Entrevista:O Estado inteligente

quinta-feira, junho 02, 2005

Idiotas! PAULO NOGUEIRA BATISTA JR.



Na semana passada, soube que saiu o novo álbum da banda Automata, de Salvador. O que vem fazer uma banda de rock numa coluna de economia? Simplesmente o seguinte: uma das músicas do disco foi inspirada em artigo publicado neste espaço em 2002, sob o título "Revisitando o triunfo do idiota". Quando soube, fiquei exultante. Que outro economista, pergunto, pode ostentar algo assim no seu currículo?

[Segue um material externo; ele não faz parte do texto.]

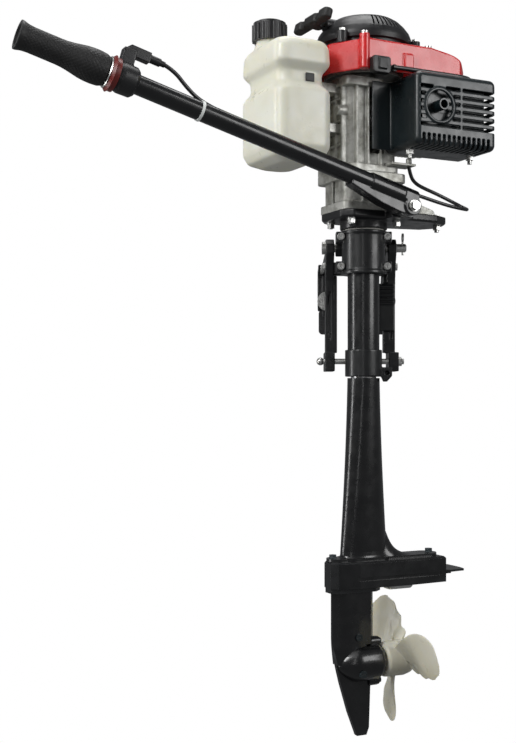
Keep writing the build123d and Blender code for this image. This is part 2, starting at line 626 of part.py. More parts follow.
def make_crankcase_base():
    """Lower crankcase: round drive chamber with feet on the mount plate."""
    with BuildPart() as base:
        slab((-50, -38, PLATE_TOP), (52, 38, PLATE_TOP + 11), 9)
        slab((-46, -36, PLATE_TOP + 11), (46, 36, BASE_TOP - 12), 14)
        slab((-53, -38, BASE_TOP - 12), (48, 42, BASE_TOP), 10)
        for rib_u in (-24, 22):
            block((rib_u - 1.6, -40, PLATE_TOP + 11), (rib_u + 1.6, 40, BASE_TOP - 12))
        for rib_v in (0,):
            block((-50, rib_v - 1.6, PLATE_TOP + 11), (48, rib_v + 1.6, BASE_TOP - 12))
        prism(
            Plane.XZ.offset(10),
            [(46, PLATE_TOP), (104, PLATE_TOP), (98, PLATE_TOP + 9), (60, PLATE_TOP + 20),
             (46, PLATE_TOP + 34)],
            16,
        )
        rod((0, 0, PLATE_TOP + 8), Z, 28, 34, Mode.SUBTRACT)
        rod((0, 0, 0), Z, JOURNAL_R + RUN, 200, Mode.SUBTRACT)
        for u, v in MOUNT_BOLTS:
            rod((u, v, 40), Z, 3, 48, Mode.SUBTRACT)
    return base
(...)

Fiquei pensativo, também. Há muito tempo não escrevo sobre o triunfo do idiota. E, no entanto, ele é cada vez mais completo e avassalador. O tema chega a ser perigoso.
Um dos que lançaram essa discussão (talvez tenha sido o primeiro) foi o grande filósofo e ensaísta espanhol Ortega y Gasset, no seu livro "A Rebelião das Massas", de 1930. Anos depois, o nosso Nelson Rodrigues retomou a tese (com mais graça).

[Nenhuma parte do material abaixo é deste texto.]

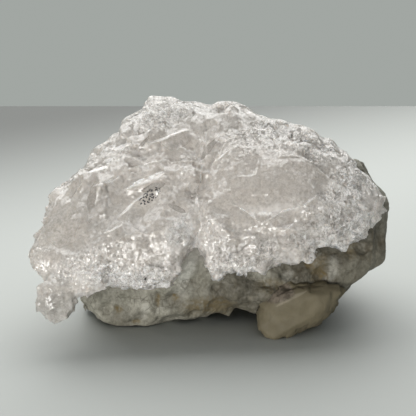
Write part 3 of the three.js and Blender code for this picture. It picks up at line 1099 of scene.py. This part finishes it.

O fenômeno é relativamente recente. Os idiotas sempre foram maioria, desde tempos imemoriais. Só que antigamente o idiota era submisso e humilde. Não se aventurava fora de limites estreitos e bem definidos. De repente (mais precisamente no século 20), ocorre a sublevação jamais vista, nunca imaginada. Os idiotas descobrem o óbvio: "Somos maioria, esmagadora maioria". E passaram o trator por cima dos melhores. Começaram a se projetar em escala global (a própria "globalização" é, no essencial, obra límpida e inequívoca dos idiotas).
Os papéis se inverteram. Funções e responsabilidades antes reservadas aos melhores passaram a ser exercidas por idiotas de babar na gravata. Qualificações exigidas: alguma habilidade, marketing, jogo de cintura, palavra fácil e audácia. Com base nisso, passaram a governar países, dirigir empresas, dar aulas, publicar livros, proferir conferências, conceder entrevistas etc.
Na nossa época, os inteligentes, os sensíveis, os profundos vivem totalmente acuados. Para não serem massacrados, muitos simulam idiotice. Nelson Rodrigues falava dos "falsos cretinos", sujeitos inteligentes e até excepcionais que se vêem, entretanto, compelidos a disfarçar o seu talento como se se tratasse de alguma mácula, algum pecado, alguma tara vergonhosa.
É claro que em outras épocas sempre havia um ou outro idiota em posição de destaque. Mas agora os idiotas estão em todas as áreas e dominam grande parte da cena.
Exemplos? Vamos começar pelo alto: o "companheiro Bush". Quem sou eu para julgar o presidente do país mais poderoso do mundo? Deixo a tarefa para um dos gênios brasileiros do século 20: Oscar Niemeyer. Em solenidade anteontem no Rio de Janeiro, o grande arquiteto referiu-se ao companheiro Bush assim: "É um idiota". Na minha opinião, John Kerry perdeu a eleição fundamentalmente por não ter sabido dissimular a sua esmagadora superioridade. Foi considerado arrogante e elitista. Caixão.
Na verdade, era da política de juros e câmbio que eu pretendia falar hoje (o espaço está acabando). A direção do Banco Central está reeditando os aspectos mais idiotas da política econômica do governo Fernando Henrique Cardoso. A combinação de juros estratosféricos e câmbio fortemente sobrevalorizado ajuda a combater a inflação e poderá permitir que ela fique dentro do intervalo estabelecido pelo Conselho Monetário Nacional para 2005.
Mas, santo Deus, a que preço! A economia encontra-se em franca desaceleração, o que afetará cada vez mais as taxas de desemprego e os salários. A produção industrial e os investimentos estão em queda. As taxas de juro sobrecarregam o custo da dívida pública e promovem concentração da renda nacional em um país que já apresenta uma das piores distribuições de renda e de riqueza do planeta. A valorização cambial prejudica fatalmente as contas externas e reforça a tendência à estagnação.
Idiotice? Não creio. Os diretores do BC são todos inteligentíssimos. Só há uma conclusão possível: a política de moeda e câmbio está nas mãos de "falsos cretinos", que operam sob intensa pressão dos idiotas de todas as procedências.
Faço então um apelo enfático: idiotas do Brasil inteiro, por favor, dêem um descanso à diretoria do BC!